Having received calls from several of the new councillors ahead of the extraordinary meeting to let him know he had their vote, he told Canberra Daily he had “an inkling it was going to happen”.

“It still was a strange feeling sitting up in the big chair for the first time,” he smiled.

Mr Winchester was first elected to the Queanbeyan City Council in 2012, and then the QPRC when it was established in 2017.

The new mayor said he hadn’t considered the mayoral position until around a year ago when outgoing mayor Tim Overall made it clear he would stand down at the 2021 election.

His first order of business in the role will be organising a forensic independent audit of council services.

With nine of the 11 councillors newly elected to the QPRC, Mr Winchester said now is the ideal time to refresh and assess.

“It’s just having a real thorough review of everything we do to make sure we’re not wasting time, money, effort on things that aren’t achieving what we set out to do,” he said.

He also put to bed any chance of a special rate variation of 28 per cent over three years floated by Council last year.

“That’s just not something we can consider,” Mr Winchester said. “We need to get our heads around why our finances are in that position.

“I’d much prefer to have a forensic audit of council operations to see if we can identify savings and live within our means.

“It seems to be the easy option to go to rate payers and ask for rate rises.”


READ MORE: Kenrick Winchester elected Mayor of Queanbeyan Palerang Regional Council


2017 council merger ‘a real eye opener’

Kenrick Winchester Queanbeyan Palerang Regional Council QPRC Mayor
Newly elected QPRC mayor, Kenrick Winchester, said when the rural Palerang council merged in 2017 he he was forced to start considering issues he hadn’t previously dealt with in Queanbeyan, like dirt roads and bridges.

A local councillor of nine years, Mr Winchester said the Queanbeyan City Council was a good introduction to the role, familiarising him with the many issues that are commonplace in an urban council.

When Palerang, a rural shire without a major urban centre, merged in 2017, he was forced to start considering issues he hadn’t previously dealt with in Queanbeyan, like dirt roads and bridges.

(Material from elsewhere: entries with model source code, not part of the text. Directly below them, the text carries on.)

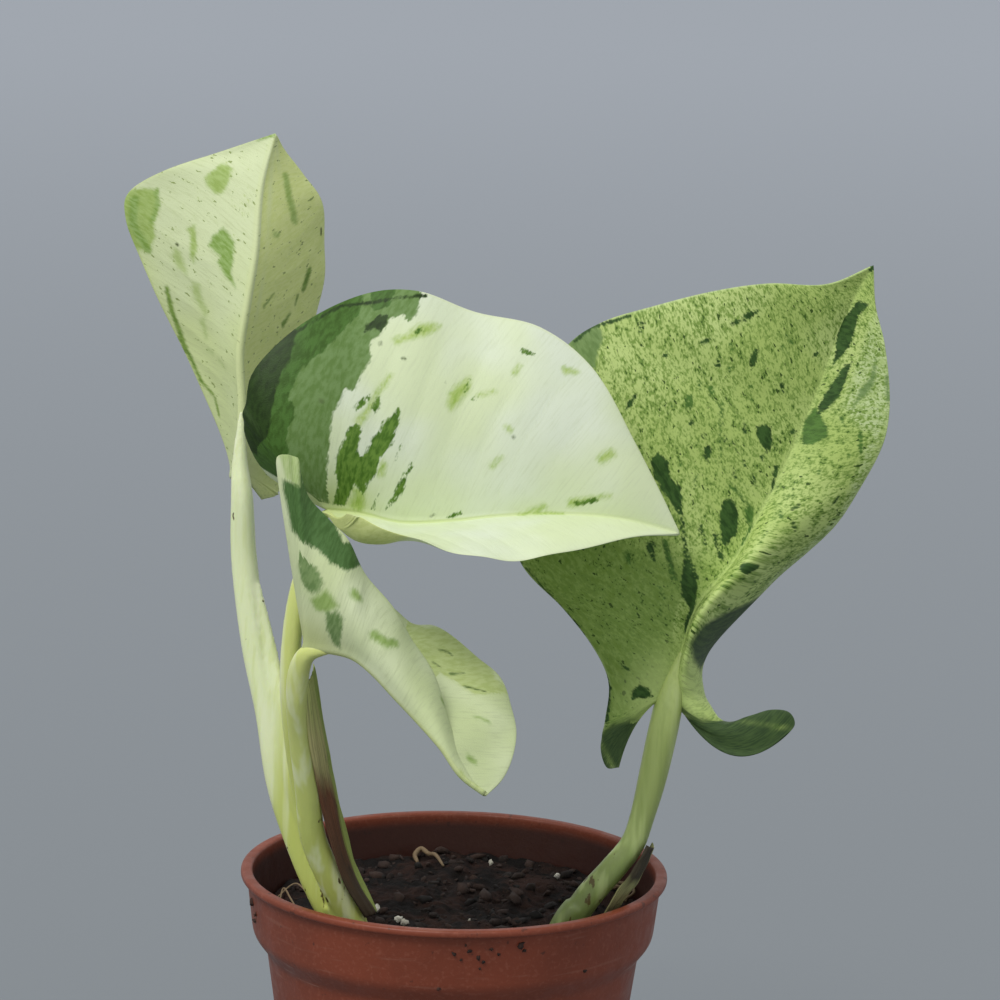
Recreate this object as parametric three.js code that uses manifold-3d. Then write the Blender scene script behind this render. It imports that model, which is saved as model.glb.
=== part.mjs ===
// A potted happy leaf pothos: a small terracotta-coloured nursery pot, its potting soil, a left shoot
// with three leaves and a right shoot with one, each leaf a folded heart-shaped blade on its petiole.
// Millimetres, +Z up, the origin at the centre of the pot's underside, the plant seen from -Y.
import * as THREE from 'three';
import { mergeVertices } from 'three/addons/utils/BufferGeometryUtils.js';
import Module from 'manifold-3d';

const wasm = await Module();
wasm.setup();

// Driving dimensions of the pot
const RIM_RADIUS = 35;
const POT_HEIGHT = 64;
const BASE_RADIUS = 23.5;
const WALL = 1.2;
const LIP_WIDTH = 1.9;
const LIP_HEIGHT = 1.3;
const LIP_OVERHANG = 1;
const COLLAR_HEIGHT = 10.5;
const COLLAR_TAPER = 1.1;
const SHOULDER_DROP = 3;
const SHOULDER_STEP = 2.3;
const FLOOR = 1.6;
const LIP_BEVEL = 0.4;
const BASE_BEVEL = 1;
const DRAIN_RADIUS = 2.5;
const DRAIN_CIRCLE = 13;
const DRAIN_COUNT = 5;
const POT_SIDES = 48;

// Radii and heights that follow from them
const collarTop = RIM_RADIUS - LIP_OVERHANG;
const collarFoot = collarTop - COLLAR_TAPER;
const bodyTop = collarFoot - SHOULDER_STEP;
const collarBottom = POT_HEIGHT - COLLAR_HEIGHT;
const shoulder = collarBottom - SHOULDER_DROP;
const lipFoot = POT_HEIGHT - LIP_HEIGHT;

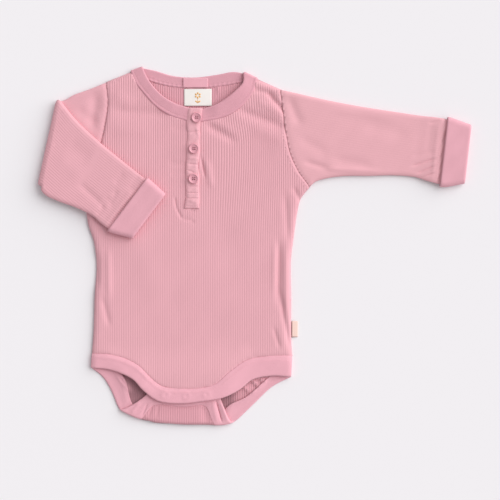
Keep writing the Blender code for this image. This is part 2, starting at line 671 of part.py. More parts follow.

“It’s been a real eye opener, and I’ve made, during the last four years, a conscious effort to get out and see residents,” he said. “I think it’s really served me well and put me in a good place.”

He’s also keen to share his council experience with his newly elected colleagues and work collaboratively with them.

Elected for a short two-and-a-half-year term, Mr Winchester said his ambition is to “get back to the core functions of council”, looking after bread-and-butter issues like roads and development application waiting times.

“We’ll need to get that right over the next two years before we start broadening our horizons,” he said. “It may be a bit boring, but we need to be getting our core functions correct.”

Mr Winchester is a fiercely proud local with longstanding family ties to the region; hints of a political career surfaced in his youth when he was named school captain of both Queanbeyan East Primary and Queanbeyan High.

His grandmother grew up just outside Braidwood in a township called Monga, while his grandfather was raised in Captain’s Flat, and worked in the mine with all his brothers when it was open.

“I’m a very proud Queanbeyanite,” he said. “I love the place, the people, the characters, and our story, and I’m hoping to be a big part of it going forward.”